De l’implication, ou non, de la France dans le génocide rwandais en 1994.


Patrick de Saint-Exupéry a accompagné les éléments précurseurs de l’opération Turquoise en juin 1994.

Dix ans plus tard, entendant Dominique de Villepin évoquer « les génocides » rwandais, il lui vint la « nécessité » d’écrire cet ouvrage: « L’inavouable » aux éditions « Les arènes ».

La forme peut un peu surprendre car il interpelle le ministre des affaires étrangères de l’époque, Dominique de Villepin, l’emmenant à ses côtés, dans sa mémoire, durant ces journées de juin 1994 à la découverte de l’horreur.

Bon, au delà de la forme, Patrick de Saint Exupéry a une thèse centrale: le gouvernement et l’armée françaises sont impliqués dans la conception et la préparation du génocide. Et l’opération Turquoise avait comme objectif d’exfiltrer les génocidaires. Pas moins…

Pour tout dire, j’ai du mal à le suivre sur ce terrain là car, à ses imprécisions régulières, sont associées quelques hypothèses hasardeuses parmi lesquelles:

1- le COS (commandement des opérations spéciales) aurait été une armée-bis, discrétionnaire aux ordres de l’Elysée sous François Mitterrand… Ben, tiens… Les spécialistes apprécieront.

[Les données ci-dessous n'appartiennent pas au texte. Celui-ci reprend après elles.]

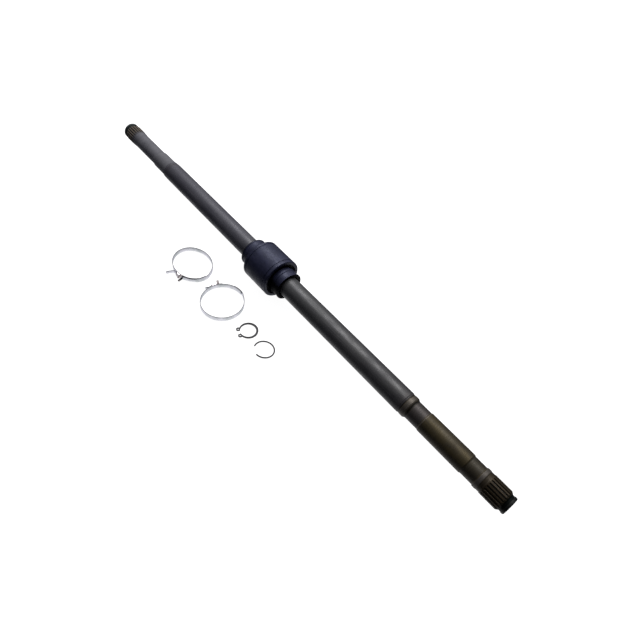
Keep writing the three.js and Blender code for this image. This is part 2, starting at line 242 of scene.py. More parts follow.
def inboard_material():
    k, c, rings = turned_steel("inboard_turned_steel", (0.0258, 0.0208, 0.0122), (0.0155, 0.0119, 0.0062), 0.6, (0.42, 0.6), tint=(0.0300, 0.0225, 0.0085))
    k.b.inputs["Specular IOR Level"].default_value = 0.3
    x = k.xyz()[0]
    r = k.radius()
    ring = k.math("MULTIPLY", k.span(x, 0.3818, 0.3828), k.span(x, 0.3868, 0.3878, 1.0, 0.0))
    c = k.mix(ring, c, (0.044, 0.039, 0.034))
    shoulder = k.math("MULTIPLY", k.span(x, 0.3868, 0.3878), k.span(x, 0.3924, 0.3934, 1.0, 0.0))
    c = k.mix(k.math("MULTIPLY", shoulder, 0.7), c, (0.0120, 0.0078, 0.0034))
    neck = k.math("MULTIPLY", k.span(x, 0.3636, 0.3648), k.span(x, 0.3806, 0.3816, 1.0, 0.0))
    c = k.mix(k.math("MULTIPLY", neck, 0.6), c, (0.016, 0.0145, 0.0115))
    in_spline = k.math("MULTIPLY", k.span(x, 0.3924, 0.3934), k.span(x, 0.4150, 0.4172, 1.0, 0.0))
    # painted shade: the spline spaces are painted near black towards their roots
    painted_root_shade = k.span(r, 0.0125, 0.0136, 1.0, 0.0)
    c = k.mix(k.math("MULTIPLY", in_spline, painted_root_shade), c, (0.0015, 0.001, 0.0006))
    c = k.mix(k.math("MULTIPLY", in_spline, k.span(r, 0.01345, 0.0138, 0.0, 0.75)), c, (0.029, 0.0180, 0.0068))
    c = k.mix(k.math("MULTIPLY", in_spline, 0.5), c, (0.0052, 0.0034, 0.0011))
    c = k.mix(k.span(x, 0.4162, 0.4175), c, (0.0022, 0.0030, 0.0029))
    groove = k.math("MULTIPLY", k.span(x, 0.4155, 0.4170), k.span(x, 0.4205, 0.4211, 1.0, 0.0))
    k.put(k.b.inputs["Specular IOR Level"], k.math("MULTIPLY_ADD", groove, -0.26, 0.3))
    waist = k.math("MULTIPLY", k.span(x, 0.2786, 0.2796), k.span(x, 0.2962, 0.2970, 1.0, 0.0))
    c = k.mix(k.math("MULTIPLY", waist, 0.8), c, (0.0275, 0.0245, 0.0255))
    # painted highlight: a light line along the edge of the step
    painted_step_highlight = k.math("MULTIPLY", k.span(x, 0.2972, 0.2978), k.span(x, 0.2984, 0.2992, 1.0, 0.0))
    c = k.mix(k.math("MULTIPLY", painted_step_highlight, 0.6), c, (0.060, 0.053, 0.048))
    upset = k.math("MULTIPLY", k.span(x, 0.2688, 0.2697), k.span(x, 0.2752, 0.2762, 1.0, 0.0))
    c = k.mix(upset, c, (0.046, 0.040, 0.033))
    under = k.math("MULTIPLY", k.span(x, 0.2762, 0.2770), k.span(x, 0.2782, 0.2792, 1.0, 0.0))
    c = k.mix(under, c, (0.0030, 0.0024, 0.0018))
    weld = k.span(x, 0.2680, 0.2690, 1.0, 0.0)
    c = k.mix(weld, c, (0.006, 0.005, 0.005))
    k.color(c)
    k.rough(k.span(rings, 0.3, 0.7, 0.42, 0.6))
    k.relief(rings, 0.3, 0.00006)
    k.relief(k.noise(700, 3), 0.12, 0.00008)
    return k.m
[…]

2- les militaires français auraient été pervertis dans leurs pratiques par le « mal jaune » consécutif de la guerre d’Indochine. Pas moins… C’est vrai que Laurent Beccaria, son éditeur, a favorisé une rencontre avec le commandant Elie de Saint-Marc (ancien para-légion d’Indochine et d’Algérie), bien connu des lecteurs de ce blog. Mais quand même…

Enfin, de mon avis personnel, en supposant que l’Armée Française soit la « grande coupable manipulatrice » à l’origine du génocide: pourquoi aurait-elle inséré et protégé Patrick de Saint-Exupéry et d’autres journalistes dans une unité du COS pénétrant au Rwanda au début de l’opération Turquoise ? Lui et ses compagnons sont « embedded » avec le COS « génocidaire », un peu gros, non ?… On aurait pu s’attendre à ce qu’il lui soit interdit de se joindre à eux ou qu’il soit lâché dans la nature sans protection voire pire… Et bien, que nenni… Ils l’ont pris avec eux, protégé et se sont exprimés devant lui… Et j’en passe….

Bref, ma conviction est que Patrick de Saint-Exupéry a été réellement choqué par ce qu’il a vu en 1994. Pour le reste, je ne le suis pas.

Son ouvrage trouva des détracteurs de poids en la personne de Bernard Lugan et de Pierre Péan, particulièrement dans « François Mitterrand, l’armée française et le Rwanda » pour l’historien Bernard Lugan (commentaire très prochainement) et dans « Noires fureurs, blancs menteurs » de Pierre Péan. Voir aussi les témoignages des officiers supérieurs suivants stigmatisés par de Saint-Exupéry:

Tout ceci n’enlève rien à l’intérêt de la lecture de cet ouvrage que je conseille cependant.